Re: allowing an @modifier for documentlanguage locale-based argument

Gavin Smith Mon, 13 Apr 2026 13:49:30 -0700

On Mon, Apr 13, 2026 at 06:06:52PM +0200, Patrice Dumas wrote:
> On Mon, Apr 13, 2026 at 07:21:50AM +0100, Gavin Smith wrote:
> > On Sun, Apr 12, 2026 at 11:19:44PM +0200, Patrice Dumas wrote:
> > > Maybe, be we can not say about all the languages in the IANA and we
> > > should rely on the best information existing, which is this information.
> > > For Occitan, which I know a bit about, the IANA is quite right, with the
> > > main variants as would be expected today (lengadoc in the place I live).
> > > There are written systems, lexics for computing related vocabulary.  The
> > > number of people speaking Occitan in general is decreasing, there are
> > > probably not that many persons interested by Occitan for computer
> > > related documentation and even less able to translate manuals and
> > > strings, but still, deciding that Occitan variants cannot be used as
> > > documentlanguage, while we have the information to do so seems wrong to
> > > me.
> > 
> > Could we make @documentlanguage take the argument LL[_CC][@VARIANT] where
> > VARIANT is the script, and add another command to specify language variant?
> > 
> > For example:
> > 
> > @documentlanguage oc
> > @documentlanguagevariant lengadoc
> > 
> > or
> > 
> > @documentlanguage sr@latin
> > @documentlanguagevariant ekavsk
> > 
> > That way the translations using .po files can be used as usual and the
> > "variant" can be used to mark the language in output formats where this
> > is supported.
> 
> This seems to me to be much less logical than the other way round.
> Indeed, @documentlanguagevariant really belongs to the @documentlanguage
> class of information, while the script information is more or less
> unrelated, except that it is used together to find the right strings to
> translate.
> 
> More generally, I think that we should consider that there are three
> different languages representations related to Texinfo.
> 
> 3) The third one is about how we get strings.
>    - in texi2any, this is from gettext, therefore we need to use the
>      XPG locales notation because it is what gettext understands currently.
>    - for TeX we can do whatever we want
> 
> 2) The second one is about how we represent the languages internally.
> I recently did a commit that changes texi2any to:
>  - store all the components of the locale language separately (main
>     language, region, and in the future, script and variants)
>  - use the BCP 47 language locales internally as hash keys or similar
> I made this choice because the BCP 47 language locales are uniquely and
> exhaustively specified using the BCP 47 specification + the IANA
> language-subtag-registry, in contrast with XPG locales.  And secondarily
> because in all the output formats BCP 47 is used.
> 
> 1) The first representation is the representation in the Texinfo language.
> To me this is the one that really matters, because this is the one we
> want to be right about and avoid having to change in the future, because
> we really dislike a lot changes to the Texinfo language.  For this
> representation, my preference would be to follow the conceptual model of
> BCP 47 because it is well defined with language, region, script and
> language variants in contrast with the XPG locales for which the script
> and language variants are there but are not well specified.  Also, BCP
> 47 + the IANA registry is the best source of existing languages, and
> although there are languages that are not relevant, no language is
> ignored, something that is much more important to me.  Also, the BCP 47
> information can map to XPG locales (for texi2any), while the reverse is
> less clear.
> 
> Regarding how those informations are provided, my preference is still
> 
> @documentlanguage lang_REGION_variant1_variant2...
> @documentscript script
> 
> An empty @documentscript is valid.  For @documentlanguage, a lang needs
> to be specified, the remaining is optional.
> 
> With script a ISO15924 4 letter code, and variant* found in 
> https://www.iana.org/assignments/language-subtag-registry
> 
> The presentation could be something else, but I can't imagine being
> convinced not to use the BCP 47 model + the IANA registry.

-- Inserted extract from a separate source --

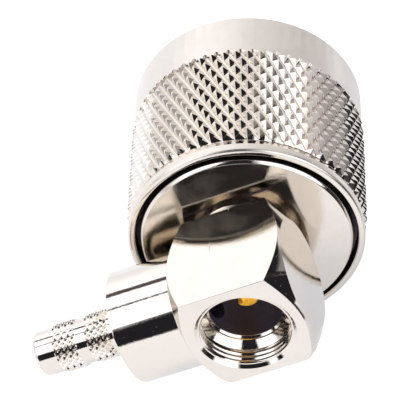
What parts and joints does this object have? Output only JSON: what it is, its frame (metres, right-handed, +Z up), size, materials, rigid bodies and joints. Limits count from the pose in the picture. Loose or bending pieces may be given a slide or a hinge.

BCP 47 and other documentation is vast so it will take me some time to
get a grip on the situation.  Here are some notes.

I don't have a clear idea, but first I would say that the two-letter
argument to @documentlanguage would by far be the most common:

@documentlanguage pl

and so on.  As long as this continues undisturbed, the rest may not matter
that much.

Currently, the only extension that is necessary in Texinfo beyond this
is for Brazilian Portuguese, where writing the following:

@documentlanguage pt_BR

- is necessary to specify the language.

Now, it is possible that some manuals use country suffixes unnecessarily.
I found a few manuals that used the following:

@documentlanguage en_US

So support for such country suffixes should continue in some form, although
it is a use of secondary importance.

It's possible we could also support such country suffixes with a more
general feature:

@documentlanguage en
@documentlanguagevariant US

Then maybe you could also do

@documentlanguage en
@documentlanguagevariant 826

to use the three-digit country codes (although this seems pointless to me).

The use of countries (with ISO codes) as names for variants is a coarse
simplification that, I expect, served the purpose of localising software
to different countries fairly well.  People localising software were not
generally interested in producing translations for many minor dialects of
a language and usually the people in one country could read the language
written in the standard version for that country.

gettext translation locale names, and POSIX locale names, also allow for
a "@variant" suffix, as in "sr@latin" to indicate Serbian written using
the Latin alphabet, but this is not currently used by Texinfo.  (This system
seems to me to be a kind of "bolt on" and possibly not worth using if there
is something better.)

Now it's possible that the use of a country code as a suffix is insufficient
to specify a dialect or variant of interest.  It's not necessarily the case
that everyone speaks or writes the same language in one country.

It is possible to further classify variants of a language, as in the example
of Occitan, which as in the IANA classification you referenced, has several
recognised regional variants, and it would not be possible to distinguish
these with country codes.

In the BCP 47 scheme (which is currently defined in RFC 5646 -
https://www.rfc-editor.org/rfc/rfc5646), a more elaborate format of
language specifier is used.  (BCP is short for "Best Current Practice"
which refers to a document series within the RFC series.)  As well as
the base language identifier (usually two letters, as in "pl", it also
allows for multiple language "sub-tags" to be suffixed to the language.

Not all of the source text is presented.